Sometimes when you tell people to plan ahead (as we urged in Section 2), they’ll argue that if you start planning too far out, you’ll forget what you decided when the time actually comes to play ball.

If you’re one of those people, we still think you should plan ahead, but we also think you should maintain those relationships you worked so hard to establish with ongoing communication after the first connection occurs. That keeps everyone in the loop longer and gives everyone
time to readjust when you get tossed a logistical curve ball along the way (which invariably happens).

Here’s an example: After the Northern Sun held its initial planning meeting with conference reps, facility staff and community stakeholders in October 2013, and before the event was staged in March 2014, there was an unexpected change in leadership at the Sioux Falls Boys and Girls Clubs.

As it happened, the outgoing executive director didn’t communicate very well with his replacement about how the Boys and Girls Clubs were going to provide posters for teams participating in the upcoming NSIC tournaments. So we had to make up for lost time late in the game to make sure that actually happened. But if we hadn’t set up regular correspondence at the outset, chances are there wouldn’t have been any posters at all.

Would the people attending the tournaments have noticed? Maybe not, but it certainly would have been an opportunity lost. Anyone who has any experience in event management knows it’s a rare bird indeed when an event goes off without a hitch. We all know that stuff happens, and you need to communicate regularly to ensure that the “stuff” never hits the fan!

Once you conduct your site visit or have that initial meeting between conference reps and community stakeholders (hopefully you can have that meeting during the site visit), you should plan on the contacts/liaisons

you established corresponding with their respective stakeholders regularly in the months leading up to the event.

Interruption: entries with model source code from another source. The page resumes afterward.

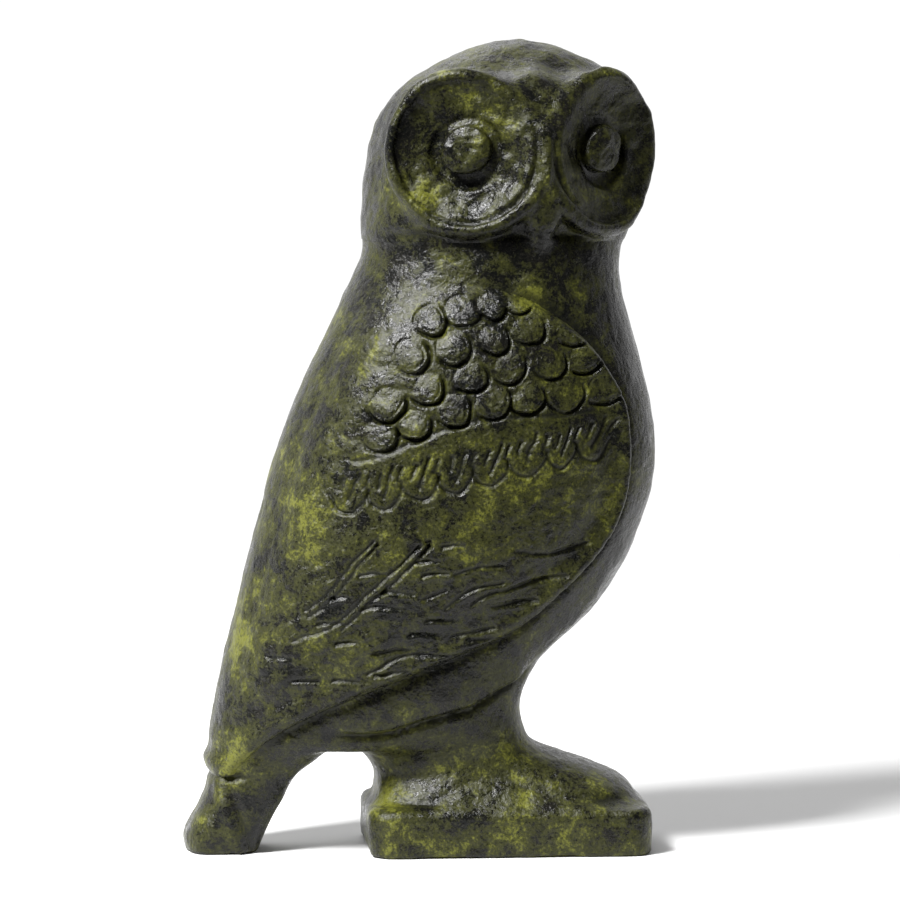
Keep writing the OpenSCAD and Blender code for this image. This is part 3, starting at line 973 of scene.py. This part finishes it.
SKINS = [
    (torso, "body"), (legs, "legs"), (tail, "tail"), (plinth, "plinth"), (head_piece, "head"),
    (right_wing, "right_wing"), (left_wing, "left_wing"), (right_eye, "right_eye"),
    (left_eye, "left_eye"),
]
for piece, node in SKINS:
    piece.data.materials.append(patina)
    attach(piece, "root")
    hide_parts(node)
FASTENINGS = {
    "neck_pins": bare_bronze, "wing_rivets": bare_bronze, "tail_pin": bare_bronze,
    "core_plugs": bare_bronze, "plinth_screws": screw_steel, "screw_washers": screw_steel,
}
for node, material in FASTENINGS.items():
    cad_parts[node].data.materials.clear()
    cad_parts[node].data.materials.append(material)

# ---------- stage ----------

def make_stage():
    """A pale floor that ends just in front of the figure, so that it isn't mirrored in its side."""
    bpy.ops.mesh.primitive_plane_add(size=1, location=(0, 0.16, 0))
    floor = bpy.context.object
    floor.scale = (1.2, 0.48, 1)
    floor.name = "studio_floor"
    material = bpy.data.materials.new("pale_floor")
    material.use_nodes = True
    shader = material.node_tree.nodes["Principled BSDF"]
    shader.inputs["Base Color"].default_value = (0.72, 0.72, 0.72, 1)
    shader.inputs["Roughness"].default_value = 0.9
    floor.data.materials.append(material)


def make_light(name, place, size, power, aim=(-0.01, 0, 0.06)):
    lamp = bpy.data.lights.new(name, "AREA")
    lamp.size = size
    lamp.energy = power
    obj = bpy.data.objects.new(name, lamp)
    obj.location = place
    obj.rotation_euler = (Vector(aim) - Vector(place)).to_track_quat("-Z", "Y").to_euler()
    bpy.context.scene.collection.objects.link(obj)


def make_camera():
    azimuth, elevation, distance = math.radians(-4.6), math.radians(4.5), 0.70
    target = Vector((-0.0075, 0, 0.0543))
    back = Vector((
        math.sin(azimuth) * math.cos(elevation),
        -math.cos(azimuth) * math.cos(elevation),
        math.sin(elevation),
    ))
    data = bpy.data.cameras.new("camera")
    data.lens = 205.5
    data.clip_start = 0.01
    camera = bpy.data.objects.new("camera", data)
    camera.location = target + back * distance
    camera.rotation_euler = (-back).to_track_quat("-Z", "Y").to_euler()
    bpy.context.scene.collection.objects.link(camera)
    bpy.context.scene.camera = camera


def make_surroundings():
    """A white studio, brightest behind the figure and dim in front of it."""
    world = bpy.data.worlds.new("studio")
    bpy.context.scene.world = world
    world.use_nodes = True
    nodes, links = world.node_tree.nodes, world.node_tree.links
    split = nodes.new("ShaderNodeSeparateXYZ")
    links.new(nodes.new("ShaderNodeTexCoord").outputs["Generated"], split.inputs["Vector"])
    fade = nodes.new("ShaderNodeMapRange")
    fade.interpolation_type = "SMOOTHSTEP"
    links.new(split.outputs["Y"], fade.inputs["Value"])
    fade.inputs["From Min"].default_value = -0.1
    fade.inputs["From Max"].default_value = 0.8
    fade.inputs["To Min"].default_value = 0.15
    fade.inputs["To Max"].default_value = 1.05
    links.new(fade.outputs["Result"], nodes["Background"].inputs["Strength"])
    nodes["Background"].inputs["Color"].default_value = (1, 1, 1, 1)


make_stage()
make_light("softbox_left", (-0.4, -0.34, 0.6), 0.2, 16)
make_light("softbox_back", (-0.2, 0.6, 0.8), 0.6, 3)
make_surroundings()
make_camera()
bpy.context.scene.view_settings.view_transform = "Standard"
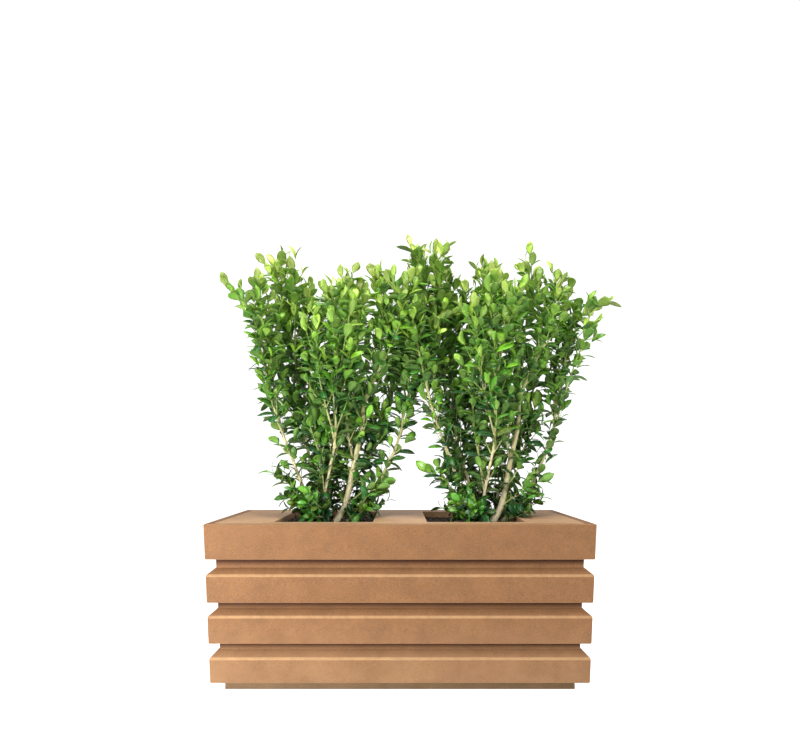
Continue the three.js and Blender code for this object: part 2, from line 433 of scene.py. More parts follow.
@dataclass(frozen=True)
class LinerPlastic(Finish):
    """Black moulded polypropylene: a fine matt texture with a film of dust."""

    title: str = "moulded black polypropylene"

    def wire(self, tree: bpy.types.NodeTree) -> None:
        """Builds the liner's nodes.

        Args:
            tree: The material's empty tree.
        """
        # The mould's grain is about 0.2 mm, too fine to show, so it is drawn at 0.8 mm.
        _, texture, dust = self.patterns(tree, (0.8, 2), (30, 3))
        surface = {
            "Base Color": add_node(tree, RAMP, (dust,), stops=((0.4, "161616"), (0.75, "2c2a27"))),
            "Roughness": add_node(tree, MAP_RANGE, (texture, *NOISE_SPAN, 0.42, 0.6)),
        }
        self.surface(tree, surface, texture, 0.05)


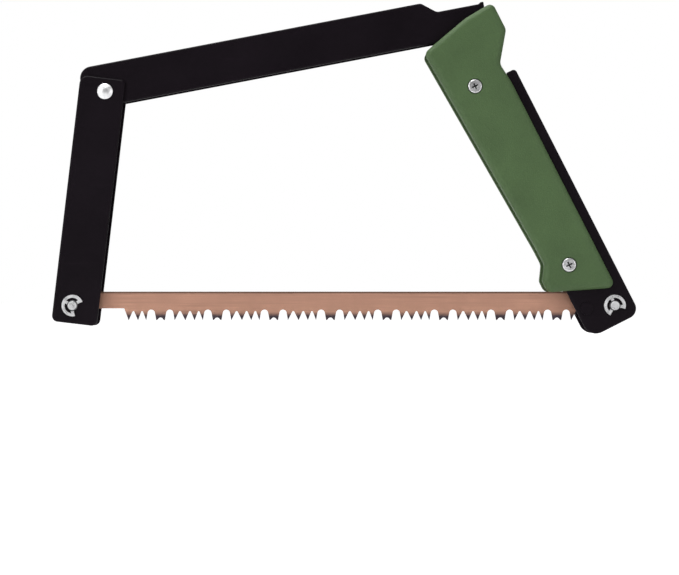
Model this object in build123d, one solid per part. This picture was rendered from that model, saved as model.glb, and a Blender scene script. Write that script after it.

If your event is in March, for example, then you ought to start corresponding regularly in January. And they don’t have to be in- person meetings, either. Just a phone call or email exchange every couple of weeks should be enough to maintain the relationship and keep everyone in the loop – and allow you
to troubleshoot when necessary.

What should you address in these exchanges? Well, whatever correspondence you set up between the conference/institutional reps and the designated organizational contacts should be designed to review the run of show and make sure things are still OK as planned. Each time you touch base, make sure you know – and that they know – what you’re going to do when the time comes to execute. (Check out our sample agenda for these sessions.)

Remember, it’s hard to over-communicate. The last thing you want to hear after something goes wrong is, “Well,
that wouldn’t have happened if I had known about it.” Or worse: “Well, that wouldn’t have happened if you had told me about it.” Yikes.

Don’t worry that you’re “nagging” your contacts with this regular correspondence, either. They have enough to do as it is, and they’ll appreciate you taking the communication reins!